Supplied records:
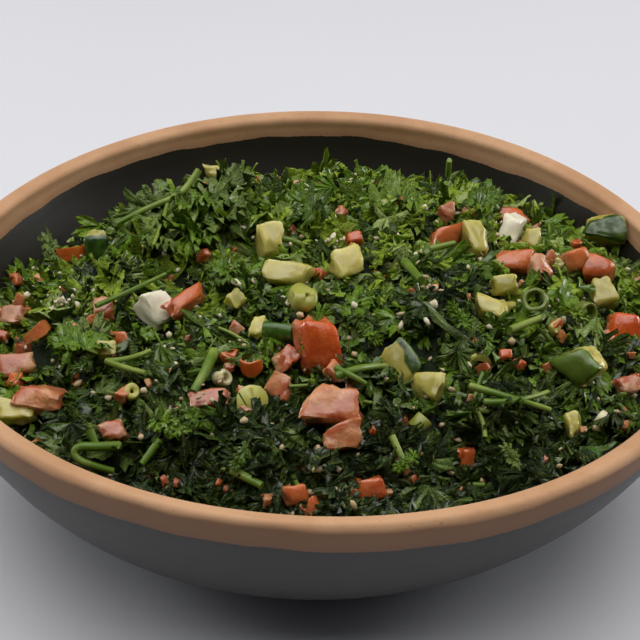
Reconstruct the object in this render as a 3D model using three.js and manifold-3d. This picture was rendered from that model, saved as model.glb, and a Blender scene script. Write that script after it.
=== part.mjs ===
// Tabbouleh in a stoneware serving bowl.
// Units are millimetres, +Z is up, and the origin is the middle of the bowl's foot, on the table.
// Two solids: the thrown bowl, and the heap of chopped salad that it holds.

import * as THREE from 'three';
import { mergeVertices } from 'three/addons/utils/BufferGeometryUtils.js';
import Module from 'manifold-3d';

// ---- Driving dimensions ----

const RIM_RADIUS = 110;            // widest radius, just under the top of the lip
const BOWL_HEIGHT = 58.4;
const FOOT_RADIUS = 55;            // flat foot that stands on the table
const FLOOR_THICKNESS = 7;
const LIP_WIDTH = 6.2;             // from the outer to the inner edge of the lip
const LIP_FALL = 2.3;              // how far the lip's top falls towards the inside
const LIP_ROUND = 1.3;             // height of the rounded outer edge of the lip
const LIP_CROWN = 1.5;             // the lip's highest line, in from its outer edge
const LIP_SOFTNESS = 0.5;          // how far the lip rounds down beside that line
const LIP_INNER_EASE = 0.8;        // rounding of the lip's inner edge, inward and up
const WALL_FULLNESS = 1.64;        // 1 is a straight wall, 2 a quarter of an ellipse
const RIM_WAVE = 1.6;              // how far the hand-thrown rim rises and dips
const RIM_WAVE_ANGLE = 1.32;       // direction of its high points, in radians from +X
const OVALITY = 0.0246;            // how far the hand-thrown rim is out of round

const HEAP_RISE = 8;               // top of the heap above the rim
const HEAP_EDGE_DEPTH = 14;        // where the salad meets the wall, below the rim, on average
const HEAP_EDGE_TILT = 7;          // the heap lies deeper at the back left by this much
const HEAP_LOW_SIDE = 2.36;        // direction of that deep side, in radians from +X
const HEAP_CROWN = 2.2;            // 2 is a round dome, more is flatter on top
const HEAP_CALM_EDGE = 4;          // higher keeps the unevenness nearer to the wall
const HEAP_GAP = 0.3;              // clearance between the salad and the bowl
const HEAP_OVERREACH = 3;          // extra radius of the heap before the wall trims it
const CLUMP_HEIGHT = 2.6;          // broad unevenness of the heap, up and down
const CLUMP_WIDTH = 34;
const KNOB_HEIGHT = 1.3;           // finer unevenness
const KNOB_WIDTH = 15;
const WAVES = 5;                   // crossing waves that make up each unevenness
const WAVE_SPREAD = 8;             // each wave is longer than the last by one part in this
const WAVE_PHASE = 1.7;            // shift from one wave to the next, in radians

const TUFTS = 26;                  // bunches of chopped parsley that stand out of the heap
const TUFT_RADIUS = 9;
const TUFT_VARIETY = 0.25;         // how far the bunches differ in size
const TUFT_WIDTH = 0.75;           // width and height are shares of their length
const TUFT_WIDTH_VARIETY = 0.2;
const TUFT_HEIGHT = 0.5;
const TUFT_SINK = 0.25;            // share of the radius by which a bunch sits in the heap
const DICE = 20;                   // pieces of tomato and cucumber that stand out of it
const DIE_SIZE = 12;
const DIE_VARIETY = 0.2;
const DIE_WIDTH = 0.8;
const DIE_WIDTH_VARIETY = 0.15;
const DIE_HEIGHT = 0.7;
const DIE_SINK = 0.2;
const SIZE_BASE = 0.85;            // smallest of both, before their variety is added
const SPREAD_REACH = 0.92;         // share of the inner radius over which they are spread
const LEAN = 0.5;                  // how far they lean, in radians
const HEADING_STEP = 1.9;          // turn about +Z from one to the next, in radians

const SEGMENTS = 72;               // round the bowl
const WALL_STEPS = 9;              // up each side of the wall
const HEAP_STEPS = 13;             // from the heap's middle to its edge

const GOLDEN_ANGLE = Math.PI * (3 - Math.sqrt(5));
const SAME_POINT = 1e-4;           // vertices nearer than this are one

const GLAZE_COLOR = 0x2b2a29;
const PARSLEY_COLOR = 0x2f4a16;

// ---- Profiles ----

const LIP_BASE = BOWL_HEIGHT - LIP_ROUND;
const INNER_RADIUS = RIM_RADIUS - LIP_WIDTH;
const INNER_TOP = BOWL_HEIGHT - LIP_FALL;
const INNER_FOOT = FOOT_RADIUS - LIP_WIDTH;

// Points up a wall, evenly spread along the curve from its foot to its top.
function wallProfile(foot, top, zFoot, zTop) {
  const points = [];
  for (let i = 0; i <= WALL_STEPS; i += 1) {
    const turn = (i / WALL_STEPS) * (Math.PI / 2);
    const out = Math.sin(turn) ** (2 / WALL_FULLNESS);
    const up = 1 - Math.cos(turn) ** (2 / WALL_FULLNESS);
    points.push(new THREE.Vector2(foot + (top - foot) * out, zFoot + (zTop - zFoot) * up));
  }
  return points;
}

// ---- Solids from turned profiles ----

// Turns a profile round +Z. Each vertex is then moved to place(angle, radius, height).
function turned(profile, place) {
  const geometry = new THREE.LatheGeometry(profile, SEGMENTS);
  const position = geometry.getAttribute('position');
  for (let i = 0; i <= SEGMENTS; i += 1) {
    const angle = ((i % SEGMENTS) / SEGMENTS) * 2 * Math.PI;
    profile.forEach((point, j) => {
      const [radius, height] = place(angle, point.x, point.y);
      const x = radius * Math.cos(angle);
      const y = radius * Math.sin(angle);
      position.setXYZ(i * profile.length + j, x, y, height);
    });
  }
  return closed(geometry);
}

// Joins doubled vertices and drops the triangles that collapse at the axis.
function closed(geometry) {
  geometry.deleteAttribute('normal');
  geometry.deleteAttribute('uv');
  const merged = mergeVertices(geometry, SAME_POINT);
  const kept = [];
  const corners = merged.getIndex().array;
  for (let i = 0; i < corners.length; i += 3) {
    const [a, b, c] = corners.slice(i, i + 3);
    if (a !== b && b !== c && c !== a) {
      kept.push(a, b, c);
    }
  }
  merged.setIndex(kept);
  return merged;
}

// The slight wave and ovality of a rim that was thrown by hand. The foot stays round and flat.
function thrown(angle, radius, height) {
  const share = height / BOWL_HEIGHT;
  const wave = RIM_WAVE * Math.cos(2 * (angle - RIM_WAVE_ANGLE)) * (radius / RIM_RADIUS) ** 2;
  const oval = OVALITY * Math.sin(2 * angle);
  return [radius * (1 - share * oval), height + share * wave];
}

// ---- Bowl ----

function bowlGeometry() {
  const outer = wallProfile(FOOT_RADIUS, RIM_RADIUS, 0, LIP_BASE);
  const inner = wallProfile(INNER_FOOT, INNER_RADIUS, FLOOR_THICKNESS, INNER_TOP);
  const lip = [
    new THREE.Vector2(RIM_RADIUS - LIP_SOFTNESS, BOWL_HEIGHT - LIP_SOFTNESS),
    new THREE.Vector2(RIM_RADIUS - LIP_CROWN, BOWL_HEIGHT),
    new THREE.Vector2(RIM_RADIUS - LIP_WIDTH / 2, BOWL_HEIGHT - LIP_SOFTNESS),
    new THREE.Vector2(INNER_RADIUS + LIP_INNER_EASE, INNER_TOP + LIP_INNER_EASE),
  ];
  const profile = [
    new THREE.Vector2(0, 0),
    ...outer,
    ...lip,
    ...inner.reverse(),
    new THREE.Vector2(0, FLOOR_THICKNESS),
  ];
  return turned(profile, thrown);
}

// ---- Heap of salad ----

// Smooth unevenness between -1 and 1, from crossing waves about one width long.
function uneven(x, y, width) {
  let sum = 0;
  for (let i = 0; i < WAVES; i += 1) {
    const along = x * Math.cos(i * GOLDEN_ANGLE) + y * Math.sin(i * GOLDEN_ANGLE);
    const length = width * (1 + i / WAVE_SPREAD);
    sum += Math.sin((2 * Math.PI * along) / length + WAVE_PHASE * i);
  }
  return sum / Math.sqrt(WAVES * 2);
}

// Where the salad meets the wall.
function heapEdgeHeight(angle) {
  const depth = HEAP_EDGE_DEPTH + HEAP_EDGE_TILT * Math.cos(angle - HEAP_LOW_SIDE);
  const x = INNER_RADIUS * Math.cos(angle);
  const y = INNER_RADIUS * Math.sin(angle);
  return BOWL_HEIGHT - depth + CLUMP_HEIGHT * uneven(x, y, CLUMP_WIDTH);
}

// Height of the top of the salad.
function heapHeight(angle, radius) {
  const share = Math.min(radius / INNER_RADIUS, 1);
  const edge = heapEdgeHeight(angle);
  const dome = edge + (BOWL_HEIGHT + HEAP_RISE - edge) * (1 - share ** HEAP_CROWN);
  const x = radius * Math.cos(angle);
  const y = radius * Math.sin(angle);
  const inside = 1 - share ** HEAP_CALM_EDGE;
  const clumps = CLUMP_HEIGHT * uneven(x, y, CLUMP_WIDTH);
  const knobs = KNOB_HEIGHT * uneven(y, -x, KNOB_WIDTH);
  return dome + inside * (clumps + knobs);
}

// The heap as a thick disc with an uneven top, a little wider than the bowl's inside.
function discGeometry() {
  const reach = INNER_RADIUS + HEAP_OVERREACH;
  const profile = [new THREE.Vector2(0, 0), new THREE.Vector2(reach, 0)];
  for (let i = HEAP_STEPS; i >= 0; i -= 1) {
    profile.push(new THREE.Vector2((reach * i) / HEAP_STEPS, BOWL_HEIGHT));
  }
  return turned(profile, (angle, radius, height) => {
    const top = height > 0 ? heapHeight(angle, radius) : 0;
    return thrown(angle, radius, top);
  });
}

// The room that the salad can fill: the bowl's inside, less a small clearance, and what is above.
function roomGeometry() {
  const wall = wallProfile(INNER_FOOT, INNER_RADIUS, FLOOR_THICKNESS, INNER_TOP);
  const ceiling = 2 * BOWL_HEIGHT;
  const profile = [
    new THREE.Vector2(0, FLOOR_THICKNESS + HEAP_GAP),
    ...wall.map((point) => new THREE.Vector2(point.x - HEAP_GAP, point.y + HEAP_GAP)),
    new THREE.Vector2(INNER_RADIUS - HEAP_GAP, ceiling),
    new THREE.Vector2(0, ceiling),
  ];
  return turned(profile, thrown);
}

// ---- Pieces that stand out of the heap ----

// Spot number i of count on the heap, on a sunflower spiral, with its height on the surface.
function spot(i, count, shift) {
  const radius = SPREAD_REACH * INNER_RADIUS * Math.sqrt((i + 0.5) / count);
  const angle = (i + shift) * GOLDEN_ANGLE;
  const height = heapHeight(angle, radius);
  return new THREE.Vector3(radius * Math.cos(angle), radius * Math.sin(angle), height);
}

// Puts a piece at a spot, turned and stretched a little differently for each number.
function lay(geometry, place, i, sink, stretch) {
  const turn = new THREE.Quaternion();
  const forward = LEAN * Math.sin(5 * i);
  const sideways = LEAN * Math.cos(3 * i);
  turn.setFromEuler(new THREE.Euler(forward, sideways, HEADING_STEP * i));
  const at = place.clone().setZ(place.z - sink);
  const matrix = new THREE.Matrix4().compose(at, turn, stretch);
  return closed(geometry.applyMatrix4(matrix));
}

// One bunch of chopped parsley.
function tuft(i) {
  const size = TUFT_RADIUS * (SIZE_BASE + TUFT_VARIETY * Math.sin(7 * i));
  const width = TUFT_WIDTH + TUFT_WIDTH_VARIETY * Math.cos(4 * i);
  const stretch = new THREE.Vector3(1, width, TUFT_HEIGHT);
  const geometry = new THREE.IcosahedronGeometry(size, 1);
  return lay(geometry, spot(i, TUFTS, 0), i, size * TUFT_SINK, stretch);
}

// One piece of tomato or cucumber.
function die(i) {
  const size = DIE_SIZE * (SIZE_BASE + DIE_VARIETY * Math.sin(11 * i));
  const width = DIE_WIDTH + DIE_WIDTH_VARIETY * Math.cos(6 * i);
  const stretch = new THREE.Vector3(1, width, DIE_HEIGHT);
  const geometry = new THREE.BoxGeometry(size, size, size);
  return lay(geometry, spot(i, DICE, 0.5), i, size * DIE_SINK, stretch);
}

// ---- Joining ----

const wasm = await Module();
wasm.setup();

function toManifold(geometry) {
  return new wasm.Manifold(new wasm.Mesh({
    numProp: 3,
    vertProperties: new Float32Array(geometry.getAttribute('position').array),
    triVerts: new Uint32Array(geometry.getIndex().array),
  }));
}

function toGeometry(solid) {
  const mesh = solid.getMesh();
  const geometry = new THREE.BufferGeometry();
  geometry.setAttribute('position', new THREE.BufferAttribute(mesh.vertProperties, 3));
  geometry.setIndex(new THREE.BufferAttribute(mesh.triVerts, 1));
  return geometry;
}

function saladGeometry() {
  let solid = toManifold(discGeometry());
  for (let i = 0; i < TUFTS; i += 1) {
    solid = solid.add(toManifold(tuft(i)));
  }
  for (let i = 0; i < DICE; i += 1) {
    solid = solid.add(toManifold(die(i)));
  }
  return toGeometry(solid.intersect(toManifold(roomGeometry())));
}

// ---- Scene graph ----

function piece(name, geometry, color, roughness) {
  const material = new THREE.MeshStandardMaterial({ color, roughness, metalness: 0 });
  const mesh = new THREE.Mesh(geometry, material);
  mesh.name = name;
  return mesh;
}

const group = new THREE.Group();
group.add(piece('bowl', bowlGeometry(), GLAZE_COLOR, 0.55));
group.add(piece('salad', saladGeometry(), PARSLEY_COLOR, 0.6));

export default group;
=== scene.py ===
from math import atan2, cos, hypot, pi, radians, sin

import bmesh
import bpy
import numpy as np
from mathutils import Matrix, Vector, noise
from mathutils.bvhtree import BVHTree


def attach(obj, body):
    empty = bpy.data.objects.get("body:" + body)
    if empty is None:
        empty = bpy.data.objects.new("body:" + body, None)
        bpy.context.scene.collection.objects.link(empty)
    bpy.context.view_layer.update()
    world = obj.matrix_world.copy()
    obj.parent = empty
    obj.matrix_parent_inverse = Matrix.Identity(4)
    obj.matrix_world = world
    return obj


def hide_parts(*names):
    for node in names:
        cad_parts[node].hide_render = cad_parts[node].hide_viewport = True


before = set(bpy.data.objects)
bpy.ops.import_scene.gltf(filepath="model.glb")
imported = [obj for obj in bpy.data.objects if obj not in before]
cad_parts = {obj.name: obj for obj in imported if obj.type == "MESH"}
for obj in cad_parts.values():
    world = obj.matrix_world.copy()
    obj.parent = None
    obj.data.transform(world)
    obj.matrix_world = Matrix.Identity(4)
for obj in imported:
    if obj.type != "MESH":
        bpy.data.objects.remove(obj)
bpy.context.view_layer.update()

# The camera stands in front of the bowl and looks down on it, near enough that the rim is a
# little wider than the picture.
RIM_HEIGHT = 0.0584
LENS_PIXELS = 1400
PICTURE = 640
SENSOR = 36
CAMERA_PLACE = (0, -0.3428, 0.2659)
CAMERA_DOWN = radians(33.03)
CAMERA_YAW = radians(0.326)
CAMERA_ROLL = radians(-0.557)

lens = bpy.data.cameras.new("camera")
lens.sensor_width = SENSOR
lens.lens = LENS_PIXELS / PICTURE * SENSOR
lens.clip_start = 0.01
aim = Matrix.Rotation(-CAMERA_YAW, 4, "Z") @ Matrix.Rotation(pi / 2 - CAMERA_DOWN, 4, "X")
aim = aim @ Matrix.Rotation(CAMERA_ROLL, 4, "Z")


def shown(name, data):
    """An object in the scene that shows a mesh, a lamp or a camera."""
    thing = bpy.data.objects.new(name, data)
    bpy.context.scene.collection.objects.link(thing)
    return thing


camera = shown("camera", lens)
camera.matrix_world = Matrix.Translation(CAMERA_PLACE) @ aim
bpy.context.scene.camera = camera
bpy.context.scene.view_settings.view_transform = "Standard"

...

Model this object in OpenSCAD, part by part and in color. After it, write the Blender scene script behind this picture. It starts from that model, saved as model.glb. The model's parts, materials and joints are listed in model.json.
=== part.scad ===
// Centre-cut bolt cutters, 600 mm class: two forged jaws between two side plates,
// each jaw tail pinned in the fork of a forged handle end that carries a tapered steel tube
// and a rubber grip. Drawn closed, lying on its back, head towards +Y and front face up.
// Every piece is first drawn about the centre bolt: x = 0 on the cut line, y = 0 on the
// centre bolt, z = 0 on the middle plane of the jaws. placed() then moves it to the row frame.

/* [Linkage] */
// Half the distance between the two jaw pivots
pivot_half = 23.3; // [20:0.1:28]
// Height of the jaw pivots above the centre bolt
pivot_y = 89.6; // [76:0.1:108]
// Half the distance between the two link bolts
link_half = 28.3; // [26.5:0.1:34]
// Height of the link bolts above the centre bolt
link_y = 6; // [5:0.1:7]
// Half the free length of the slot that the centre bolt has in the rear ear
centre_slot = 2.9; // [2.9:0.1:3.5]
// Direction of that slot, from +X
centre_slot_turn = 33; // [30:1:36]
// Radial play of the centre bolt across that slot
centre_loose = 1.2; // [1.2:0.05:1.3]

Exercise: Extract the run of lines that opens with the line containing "const group = new THREE.Group();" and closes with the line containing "CAMERA_ROLL = radians(-0.557)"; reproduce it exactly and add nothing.

Solution for this task:
const group = new THREE.Group();
group.add(piece('bowl', bowlGeometry(), GLAZE_COLOR, 0.55));
group.add(piece('salad', saladGeometry(), PARSLEY_COLOR, 0.6));

export default group;
=== scene.py ===
from math import atan2, cos, hypot, pi, radians, sin

import bmesh
import bpy
import numpy as np
from mathutils import Matrix, Vector, noise
from mathutils.bvhtree import BVHTree


def attach(obj, body):
    empty = bpy.data.objects.get("body:" + body)
    if empty is None:
        empty = bpy.data.objects.new("body:" + body, None)
        bpy.context.scene.collection.objects.link(empty)
    bpy.context.view_layer.update()
    world = obj.matrix_world.copy()
    obj.parent = empty
    obj.matrix_parent_inverse = Matrix.Identity(4)
    obj.matrix_world = world
    return obj


def hide_parts(*names):
    for node in names:
        cad_parts[node].hide_render = cad_parts[node].hide_viewport = True


before = set(bpy.data.objects)
bpy.ops.import_scene.gltf(filepath="model.glb")
imported = [obj for obj in bpy.data.objects if obj not in before]
cad_parts = {obj.name: obj for obj in imported if obj.type == "MESH"}
for obj in cad_parts.values():
    world = obj.matrix_world.copy()
    obj.parent = None
    obj.data.transform(world)
    obj.matrix_world = Matrix.Identity(4)
for obj in imported:
    if obj.type != "MESH":
        bpy.data.objects.remove(obj)
bpy.context.view_layer.update()

# The camera stands in front of the bowl and looks down on it, near enough that the rim is a
# little wider than the picture.
RIM_HEIGHT = 0.0584
LENS_PIXELS = 1400
PICTURE = 640
SENSOR = 36
CAMERA_PLACE = (0, -0.3428, 0.2659)
CAMERA_DOWN = radians(33.03)
CAMERA_YAW = radians(0.326)
CAMERA_ROLL = radians(-0.557)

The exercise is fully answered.